After trip thoughts:

So this trip was a great time, I’m positive I want to get into backpacking more, and I’m not longer nervous about being out in the wilderness alone. Some huge victories there! Unfortunately I picked an awful weekend to go, after I packed up I went over to the lonesome lake hut to check out what the weather would be like. It was nothing but pouring rain and major thunderstorms for days so I decided to just head out. Definitely a disappointment, but was still worth it. That afternoon a friend and I decided to go surfing down in Rhode Island, it was my first time going so I wasn’t exactly that successful. I still had a blast though! I also got to go do some rock climbing at a different rock gym than I’m used to. It was the Central Rock Gym in Worcester, and I thought it was okay, pretty small and not too much variety on the bouldering wall.
So, how was everyone else’s weekend?

Hiking and Tenkara

Hiking and Tenkara, two completely different ways of enjoying the outdoors that can go hand and hand. I’ve been hiking since I was super young but never enjoyed it the way I have in the last couple years. Of course when I was younger I’d run all over and jump on the rocks and stuff. But now I enjoy it much more because I rarely stay on the trail, at least not for the ascent. I have so much fun climbing up the few hundred feet of rocky areas and don’t mind that I have no bigger mountaineering type mountains around me. The only mountain “nearish” to me is Mount Washington and that is still only about 6,000 feet. Still more than double the size of anything in the close area but it’s a few hours and a couple tanks of gas away. And along with hiking is my other passion, Tenkara. I’m about a year deep in my journey of learning Tenkara and have loved every second of it! Tenkara is an extremely versatile style of fishing and very simple. It is exactly what hikers and backpackers want. The best part is its super light, easily less than 8 oz for your entire setup if you do it right.

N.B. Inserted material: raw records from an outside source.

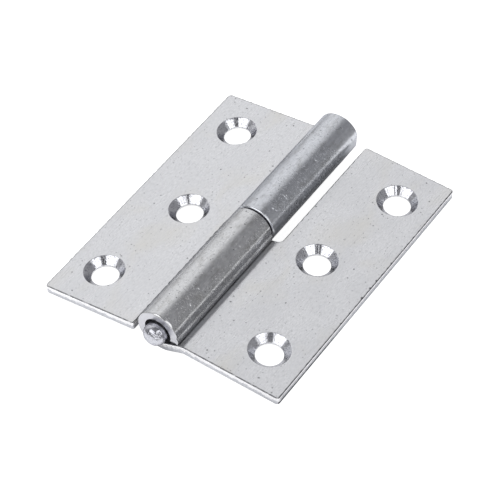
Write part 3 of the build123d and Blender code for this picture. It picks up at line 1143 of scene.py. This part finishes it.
# %% [markdown]
# ## The camera's reflection and the backdrop
#
# A camera is dark, and faces that look straight at it mirror it, so the room has a dark spot in its
# direction. For the camera's own view the room is plain white, by a mix on the kind of ray, which keeps the
# backdrop white without more light on the hinge.

# %% Dark camera and white backdrop
# The camera's direction from the hinge: how far right of the pin's line, and how far above the table
azimuth, elevation = math.radians(36.295), math.radians(46.590)
to_camera = Vector((math.sin(azimuth) * math.cos(elevation), -math.cos(azimuth) * math.cos(elevation),
                    math.sin(elevation)))
# The camera's body fills 8 degrees round its direction and fades out by 12 degrees
straight_back = node(room, "ShaderNodeVectorMath", {0: look, 1: to_camera}, operation="DOT_PRODUCT")
camera_body = node(room, "ShaderNodeMapRange", {
    "Value": straight_back.outputs["Value"], "From Min": 0.978, "From Max": 0.990})
surroundings = node(room, "ShaderNodeMix", {
    "Factor": camera_body.outputs["Result"], "A": walls.outputs["Result"], "B": colour("#303034")},
    data_type="RGBA")
seen = node(room, "ShaderNodeLightPath")
backdrop = node(room, "ShaderNodeMix", {
    "Factor": seen.outputs["Is Camera Ray"], "A": surroundings.outputs["Result"],
    "B": colour("#FFFFFF")}, data_type="RGBA")
glow = node(room, "ShaderNodeBackground", {"Color": backdrop.outputs["Result"], "Strength": 1.0})
node(room, "ShaderNodeOutputWorld", {"Surface": glow.outputs["Background"]})
print("direction of the camera", [round(x, 3) for x in to_camera])

# %% [markdown]
# ## Softboxes
#
# Two softboxes stand in front, left and right of the camera, and give the white glints in the countersinks,
# with the unlit gap of the camera between them. A low card in front lights the near edges. They are area
# lamps and not bright patches of the world, because the hinge's soft shadow needs lamps with a size.

# %% Softboxes
# Direction from the hinge, width and height in metres, and radiance, where 1 is white
softboxes = (("softbox_left", (-0.25, -0.74, 0.62), 0.78, 0.50, 1.4),
             ("softbox_right", (0.74, -0.18, 0.65), 0.58, 0.50, 1.4),
             ("low_card", (0.45, -0.86, 0.16), 0.90, 0.34, 1.2))
softbox_distance = 0.8
for name, direction, width, height, radiance in softboxes:
    softbox = bpy.data.lights.new(name, "AREA")
    softbox.shape, softbox.size, softbox.size_y = "RECTANGLE", width, height
    softbox.energy = radiance * math.pi * width * height
    lamp = bpy.data.objects.new(name, softbox)
    towards = Vector(direction).normalized()
    lamp.location = towards * softbox_distance
    lamp.rotation_euler = towards.to_track_quat("Z", "Y").to_euler()
    bpy.context.scene.collection.objects.link(lamp)
    print(name, "power", round(softbox.energy, 2), "W")

# %% [markdown]
# ## Table
#
# The hinge lies on a table covered with paper. One large flat square is enough for it.

# %% Sheet of paper
paper_reach = 6.0
floor_mesh = bpy.data.meshes.new("floor")
corners = [(-paper_reach, -paper_reach, 0), (paper_reach, -paper_reach, 0),
           (paper_reach, paper_reach, 0), (-paper_reach, paper_reach, 0)]
floor_mesh.from_pydata(corners, [], [[0, 1, 2, 3]])
floor = bpy.data.objects.new("floor", floor_mesh)
bpy.context.scene.collection.objects.link(floor)
print("paper", 2 * paper_reach, "m wide")

# %% [markdown]
# ## White paper
#
# Paper is matt and nearly white. It adds a little light of its own for the camera, so that it stays white
# round the hinge's soft shadow, and for reflections, so that the metal mirrors a white table. The part for
# reflections fades where the table is shut in, under and between the leaves, as on a real one, and also
# with the distance from the hinge, because the real paper is lit only round it. Ambient occlusion gives the
# first, and the distance on the table the second.

# %% Matt white paper
paper_white = colour("#EFEFEF")[:3]
own_light_seen, own_light_mirrored = 0.84, 0.68
lit_middle = (-0.02, 0.03, 0)
lit_reach, unlit_from = 0.077, 0.115
shut_in_reach = 0.012  # how near a thing above the table has to be to shut it in

white_paper = bpy.data.materials.new("white_paper")
white_paper.use_nodes = True
paper = white_paper.node_tree
paper.nodes.clear()
seen = node(paper, "ShaderNodeLightPath")
open_sky = node(paper, "ShaderNodeAmbientOcclusion", {"Distance": shut_in_reach}, samples=4)
not_shut_in = node(paper, "ShaderNodeMapRange", {
    "Value": open_sky.outputs["AO"], "From Min": 0.33, "From Max": 0.58, "To Min": 0.10})
on_table = node(paper, "ShaderNodeTexCoord").outputs["Object"]
away = node(paper, "ShaderNodeVectorMath", {0: on_table, 1: lit_middle}, operation="DISTANCE")
near_by = node(paper, "ShaderNodeMapRange", {
    "Value": away.outputs["Value"], "From Min": lit_reach, "From Max": unlit_from,
    "To Min": 1.0, "To Max": 0.12})
shown = node(paper, "ShaderNodeMath", {0: not_shut_in.outputs["Result"], 1: near_by.outputs["Result"]},
             operation="MULTIPLY")
# For reflections the paper's colour is darkened where it is shut in and away from the hinge: painted shade.
paleness = node(paper, "ShaderNodeMix", {
    "Factor": seen.outputs["Is Glossy Ray"], "A": 1.0, "B": shown.outputs[0]}, data_type="FLOAT")
pale = node(paper, "ShaderNodeVectorMath", {0: paper_white, "Scale": paleness.outputs["Result"]},
            operation="SCALE")
matt = node(paper, "ShaderNodeBsdfDiffuse", {"Color": pale.outputs["Vector"]})
mirrored = node(paper, "ShaderNodeMath", {0: seen.outputs["Is Glossy Ray"], 1: own_light_mirrored},
                operation="MULTIPLY")
open_only = node(paper, "ShaderNodeMath", {0: mirrored.outputs[0], 1: shown.outputs[0]},
                 operation="MULTIPLY")
strength = node(paper, "ShaderNodeMath", {
    0: seen.outputs["Is Camera Ray"], 1: own_light_seen, 2: open_only.outputs[0]},
    operation="MULTIPLY_ADD")
lift = node(paper, "ShaderNodeEmission", {"Color": colour("#FFFFFF"), "Strength": strength.outputs[0]})
both = node(paper, "ShaderNodeAddShader", {0: matt.outputs[0], 1: lift.outputs[0]})
node(paper, "ShaderNodeOutputMaterial", {"Surface": both.outputs[0]})
floor_mesh.materials.append(white_paper)
print("paper", [round(c, 2) for c in paper_white])

# %% [markdown]
# ## Camera
#
# The camera stands where the photographer's did: about half a metre away, 47 degrees above the table and
# 36 degrees to the right of the pin's line, with a long lens and a slight roll.

# %% Camera
camera_distance, camera_roll = 0.524368, math.radians(-3.319)
target = Vector((0.003630, -0.004729, axis_height / 1000))
frame_pixels, lens_in_pixels, sensor_width = 500, 2300.642, 36.0

right = (-to_camera).cross(Vector((0, 0, 1))).normalized()
up = right.cross(-to_camera)
rolled_right = right * math.cos(camera_roll) + up * math.sin(camera_roll)
rolled_up = up * math.cos(camera_roll) - right * math.sin(camera_roll)
stand = Matrix((rolled_right, rolled_up, to_camera)).transposed().to_4x4()
stand.translation = target + to_camera * camera_distance
camera_data = bpy.data.cameras.new("camera")
camera_data.sensor_width = sensor_width
camera_data.lens = lens_in_pixels * sensor_width / frame_pixels
camera = bpy.data.objects.new("camera", camera_data)
camera.matrix_world = stand
bpy.context.scene.collection.objects.link(camera)
bpy.context.scene.camera = camera
bpy.context.scene.view_settings.view_transform = "Standard"
print("lens", round(camera_data.lens, 2), "mm")
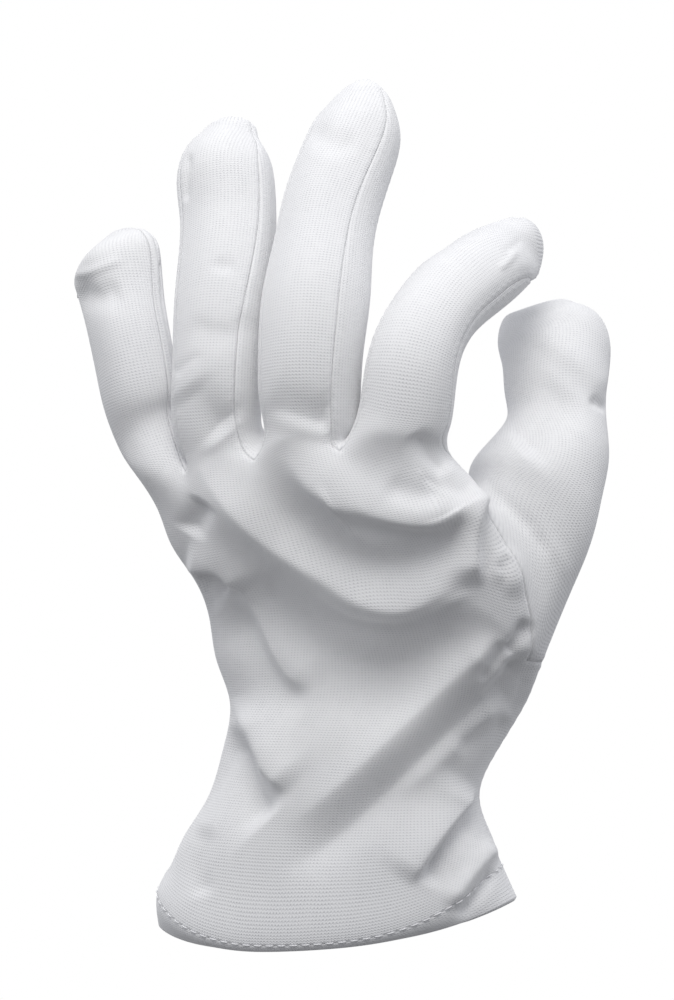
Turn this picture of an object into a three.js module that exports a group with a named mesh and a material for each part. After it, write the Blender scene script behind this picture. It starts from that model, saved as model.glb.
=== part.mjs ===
import * as THREE from "three";

// White knitted dress glove for a left hand, standing on its cuff with the fingers up.
// Millimetres: +Z runs up the hand, +X to the thumb side, +Y from the back of the hand to the palm.
// The origin is the centre of the wrist opening.

const WALL = 1.2;
const HEM_WALL = 1.8;
const SEAM_GAP = 0.4;
const WHITE = 0xe9e9ee;
const CLOTH_ROUGHNESS = 0.9;

// Roundness of the hand sections: 1 is an ellipse, smaller values are squarer.
const HAND_SQUARENESS = 0.86;
// Share of the finger thickness that the seams between two fingers keep at the fork.
const FORK_DEPTH = 0.8;
const FORK_RISE_MIDDLE = 5;
const FORK_RISE_PALM = 4;
const SETTLE_ROUNDS = 24;
const SETTLE_STEP = 1.5;

// Places round a hand section in degrees: the thumb side is 0, the middle of the back is 90.
const HAND_ANGLES = [
  -22, 8, 37, 60, 80, 97, 113, 130, 147, 165,
  180, 195, 213, 230, 246, 260, 273, 285, 297, 311,
];
const SIDE_SEAM = 10;

// Sections of the hand from the wrist opening up: left and right are the edges seen from the front,
// turn is how far the back is turned to the left, slope lifts the thumb side, lift raises both sides
// and drop lowers the back.
const SECTIONS = [
  { z: -5, left: -45.8, right: 46.8, y: 1.5, thick: 41, turn: 16, slope: 3.6, lift: 6.4, drop: 2.5 },
  { z: -1.5, left: -46, right: 43, y: 0, thick: 46, turn: 16, slope: 3, lift: 11.5, drop: 5 },
  { z: 9, left: -42.5, right: 41.5, y: 0, thick: 46, turn: 17, slope: 1.5, lift: 6, drop: 4 },
  { z: 20, left: -38.8, right: 40, y: 0, thick: 45, turn: 18, slope: 0, lift: 1, drop: 2 },
  { z: 31, left: -32.5, right: 37, y: 0, thick: 45, turn: 19, slope: 0, lift: 0, drop: 1 },
  { z: 43, left: -28.6, right: 41.5, y: -1, thick: 45, turn: 21, slope: 0, lift: 0, drop: 0 },
  { z: 55, left: -26.8, right: 48.5, y: -2.5, thick: 43, turn: 23, slope: 0, lift: 0, drop: 0 },
  { z: 66, left: -30.3, right: 53, y: -6, thick: 41, turn: 24, slope: 0, lift: 0, drop: 0 },
  { z: 77, left: -32.2, right: 53, y: -9, thick: 39, turn: 25, slope: 0, lift: 0, drop: 0 },
  { z: 88, left: -36, right: 50, y: -12, thick: 38, turn: 26, slope: 1, lift: 0, drop: 0 },
  { z: 98, left: -42, right: 44.5, y: -13.5, thick: 36, turn: 26, slope: 2, lift: 0, drop: 0 },
  { z: 107.5, left: -45.7, right: 37.8, y: -14.5, thick: 34, turn: 26, slope: 2, lift: 0, drop: 0 },
];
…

Mine is even slightly lighter than that I think. I carry my “technically tanago” but to me backpacking Tenkara rod (Diawa Soyokaze 9′) weighing in at 1.6 oz. I have a random set of forceps, fishpond nippers, a spool of 5x/6x/7x tippet depending on where I’ll be fishing, a small fly box with all the flies I need for a week or more, and last but not least are the line spools. All of that weighs in at about 3 oz.  I typically carry two spools. 1 setup with a longer line and one set up with a shorter line. I prefer to carry it all in my pockets or right in my backpack when hiking instead of lugging around a bulky fishing pack. Although I love my fishing vest for local streams its not very practical for longer hikes. If you’re the type of person that likes nets, TrailLight Designs makes a titanium net weighing just 2.4oz. Its incredible how light things are getting these days. Some people prefer to get a hip pouch that slides onto their belt to carry all their fly stuff, however by not using one of these or a net I’m able to have an extremely light set up! One major thing I want to point out about hiking and tenkara is that you don’t have to spend tons of money, these activities cost virtually whatever you choose to spend. I spent about $100 to get a rod, line, spool and tippet as i mentioned in my previous article, ‘Beginners guide to Tenkara: part one’. For my day hikes I spent about $200.

The Talus Ridge OutDry

The Talus Ridge OutDry

I spent $90(regularly $145) on my shoes that are Columbia Talus Ridge Outdry, they keep the water out(sort of) and keep warmth in. Very comfortable and sturdy. They are rated for carrying up to 30-35 pounds of gear and are meant for harder dirt surfaces. They will not excel in the Rockies but are great for the Appalachians. Highly recommend these shoes, very comfortable.

The Merrel Bare Access 2

The Bare Access 2

A bit heavier than some other shoes like the Merrel Bare Access 2 at just under 1lb 13 oz but they’re stronger so to me it’s a fair trade off. Shoes like the Bare Access 2 are trail running shoes and thats all they’ll ever be. I took them for a few trail runs this week and iI’m impressed by the lightness of these shoes. They have 4mm of a Vibram sole so they’re certainly a barefoot runner. Very flat bottom providing pretty good traction, though the Talus Ridge have better grip. Overall I would recommend these for anyone trail running or looking for an extremely lightweight shoe. I got the shoes(Talus Ridge) with a higher weight rating than I needed because I usually pack a bunch of stuff I won’t use in my pack if I’m going out for a quick day hike just as a conditioning thing. And the pack I carry is usually about 25-30 pounds. However the last time I went backpacking, which was only my second time ever going, I had my pack at just over 5 pounds not including my water. I carried a lightweight pot, 3 esbit tabs, 3 REI stormproof matches and striker, a shaved down plastic fork, a shaved down tooth brush with just enough toothpaste for my overnight, some pasta for food, about 2 liters of water if I remember correctly, the clothes on my back, and a very thin fleece blanket. The reason I took the fleece blanket was to have something to lay on that night. I used my pack as a pillow and kept on my clothes to stay warm though I think the temp was about 60 at the lowest all night if that. The best part about the trip was the trout I caught for 2 out of the 4 meals. Unfortunately on this trip I didn’t bring my camera or even my phone to take some pictures which was a bit of a bummer because I saw some pretty gorgeous things. I wanted to see just how lightweight I could go on this trip. And keep in mind that was my second ever trip, this summer I’m hoping to go a lot more! I’m hoping I can go with actual gear this time though. There’s nothing like sleeping right under the stars, but there’s also nothing as annoying as waking up with bugs all over you. Still can’t decide if I want to get a lightweight tent or go with a Hennessy Hammoch but more on that when I actually decide. As you can see Tenkara and Hiking go together perfectly for me, how does this work out for you?